Does euphoria/depression-inducing volatility make investors/traders abandon discipline in trading?

In Chapter 6, “The Problem of Procrastination and Self-Control”:

“The struggle for [self-]control is all around us. …And yet…we find ourselves…failing over and over again to reach our long-term goals. Why? Because without precommitments, we keep on falling for temptation.”

Can target prices (or target conditions) and stop-losses help investors/traders inhibit irrationality?

In Chapter 7, “The High Price of Ownership”:

“The first quirk…is that we fall in love with what we already have. …The second quirk is that we focus on what we may lose [in divesting], rather than what we may gain. …The third quirk is that we assume other people will see the transaction from the same perspective we do.”

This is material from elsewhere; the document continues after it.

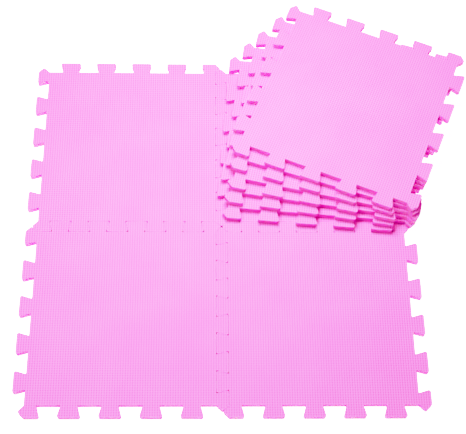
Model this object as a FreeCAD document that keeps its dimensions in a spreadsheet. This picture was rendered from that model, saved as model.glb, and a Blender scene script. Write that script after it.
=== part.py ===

Do investors/traders systematically switch from analysis mode to self-justification mode after entering positions?

In Chapter 8, “Keeping Doors Open”:

“We have an irrational compulsion to keep doors [options] open. It’s just the way we’re wired.”

Do investors/traders overtrade out of indecisiveness, fear that they will miss some opportunity?

In Chapter 13, “Beer and Free Lunches”:

“Standard economics assumes that we are rational–that we know all the pertinent information about our decisions, that we can calculate the value of the different options we face, and that we are cognitively unhindered in weighing the ramifications of each choice. The result is that we are presumed to be making logical and sensible decisions. And even if we make a wrong decision from time to time, the standard economics perspective suggests that we will learn quickly from our mistakes either on our own or with the help of ‘market forces.’ …But…we are all far less rational in our decision making than standard economic theory assumes. Our irrational behaviors are neither random nor senseless–they are systematic and predictable. We all make the same types of mistakes over and over, because of the basic wiring or our brains.”

“…[W]e are pawns in a game whose forces we largely fail to comprehend. We usually think of ourselves as in the driver’s seat, with ultimate control over the decisions we make…but, alas this perception has more to do with our desires–with how we want to view ourselves–than with reality. …[A]lthough irrationality is commonplace, it does not necessarily mean that we are helpless. Once we understand when and where we may make erroneous decisions, we can try to be more vigilant, force ourselves to think differently about these decisions, or use technology to overcome our inherent shortcomings.”

In other words, investors/traders are often, though not hopelessly, irrational and mostly unaware of their irrationality. Rationality is very hard work.